DATA EXTRACT:
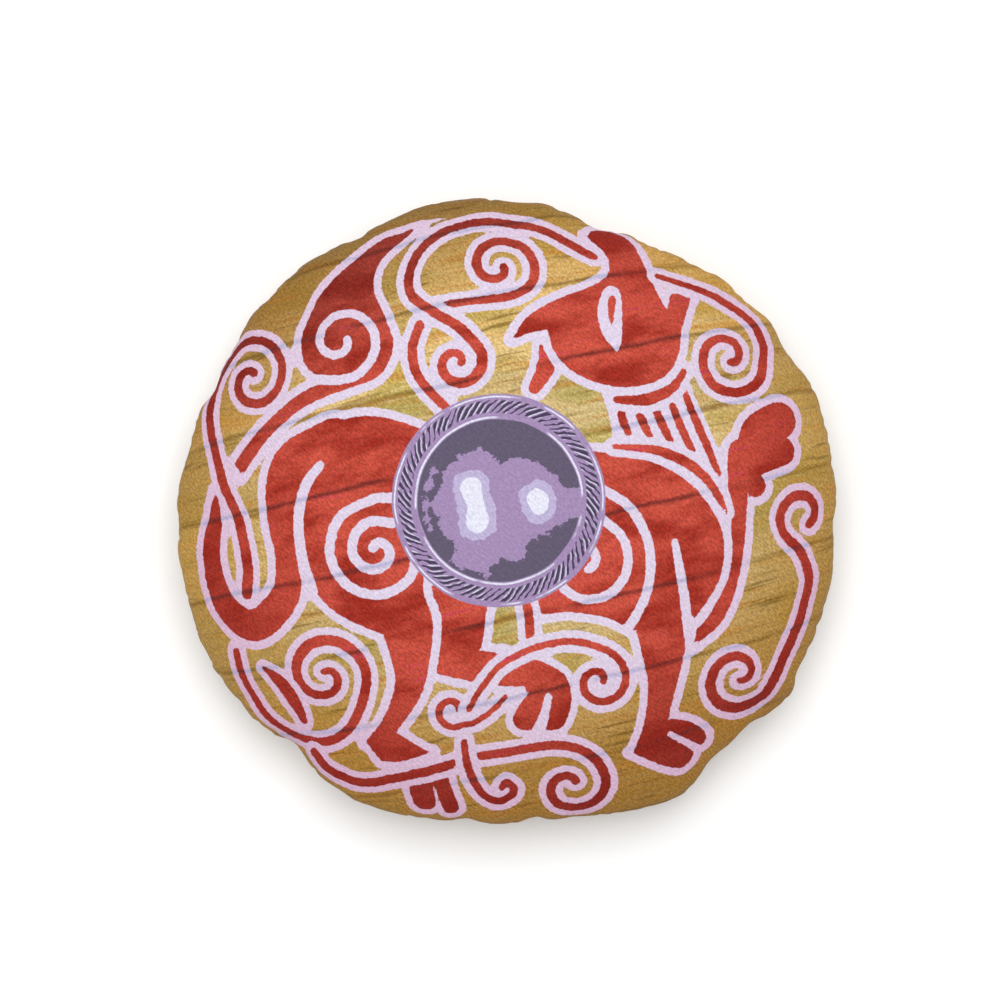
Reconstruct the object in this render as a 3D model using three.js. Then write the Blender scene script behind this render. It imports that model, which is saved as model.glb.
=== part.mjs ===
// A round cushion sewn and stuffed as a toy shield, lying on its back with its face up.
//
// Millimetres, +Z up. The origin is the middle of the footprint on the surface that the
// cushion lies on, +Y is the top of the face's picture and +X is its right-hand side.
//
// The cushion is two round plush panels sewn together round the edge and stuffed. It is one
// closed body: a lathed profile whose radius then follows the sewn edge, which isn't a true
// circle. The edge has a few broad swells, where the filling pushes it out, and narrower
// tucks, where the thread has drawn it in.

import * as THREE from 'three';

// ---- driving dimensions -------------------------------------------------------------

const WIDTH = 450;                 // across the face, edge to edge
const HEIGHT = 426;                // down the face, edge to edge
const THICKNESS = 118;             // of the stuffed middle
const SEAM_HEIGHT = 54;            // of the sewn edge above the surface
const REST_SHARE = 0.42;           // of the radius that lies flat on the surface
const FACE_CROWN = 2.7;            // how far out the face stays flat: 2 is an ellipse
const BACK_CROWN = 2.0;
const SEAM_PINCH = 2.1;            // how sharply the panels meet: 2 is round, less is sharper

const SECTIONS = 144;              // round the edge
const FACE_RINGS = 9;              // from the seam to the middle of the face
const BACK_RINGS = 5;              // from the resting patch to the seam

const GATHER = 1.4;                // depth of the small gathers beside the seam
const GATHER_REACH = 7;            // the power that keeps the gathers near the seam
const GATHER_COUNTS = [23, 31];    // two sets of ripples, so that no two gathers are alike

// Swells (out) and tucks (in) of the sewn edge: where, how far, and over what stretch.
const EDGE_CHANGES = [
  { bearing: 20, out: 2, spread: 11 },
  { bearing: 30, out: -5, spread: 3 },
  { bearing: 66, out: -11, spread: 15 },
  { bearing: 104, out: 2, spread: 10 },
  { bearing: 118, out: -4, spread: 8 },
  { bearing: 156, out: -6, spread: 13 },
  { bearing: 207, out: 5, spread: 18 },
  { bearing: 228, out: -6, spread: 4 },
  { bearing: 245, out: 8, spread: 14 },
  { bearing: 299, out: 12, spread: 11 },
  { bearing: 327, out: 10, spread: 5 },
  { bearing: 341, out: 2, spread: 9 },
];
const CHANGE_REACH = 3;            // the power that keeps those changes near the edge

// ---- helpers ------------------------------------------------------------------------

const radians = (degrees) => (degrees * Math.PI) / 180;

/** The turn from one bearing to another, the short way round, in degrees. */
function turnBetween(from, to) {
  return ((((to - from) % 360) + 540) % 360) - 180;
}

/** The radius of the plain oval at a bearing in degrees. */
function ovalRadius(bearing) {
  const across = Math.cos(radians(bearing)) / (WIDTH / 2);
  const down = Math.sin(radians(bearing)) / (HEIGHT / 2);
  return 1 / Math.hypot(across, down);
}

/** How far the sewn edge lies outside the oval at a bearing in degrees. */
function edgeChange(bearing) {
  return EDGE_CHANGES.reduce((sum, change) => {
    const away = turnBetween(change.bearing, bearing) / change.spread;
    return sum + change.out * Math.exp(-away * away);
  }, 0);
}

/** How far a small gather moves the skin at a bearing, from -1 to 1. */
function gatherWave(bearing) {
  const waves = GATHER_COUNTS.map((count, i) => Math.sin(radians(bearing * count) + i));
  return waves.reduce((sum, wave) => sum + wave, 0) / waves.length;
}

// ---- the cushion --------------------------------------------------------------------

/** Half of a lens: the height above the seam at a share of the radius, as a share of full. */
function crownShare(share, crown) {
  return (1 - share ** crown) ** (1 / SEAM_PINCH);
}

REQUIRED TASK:
Tell how many lines of the data include the word "which", and nothing else.

WRITTEN RESPONSE:
2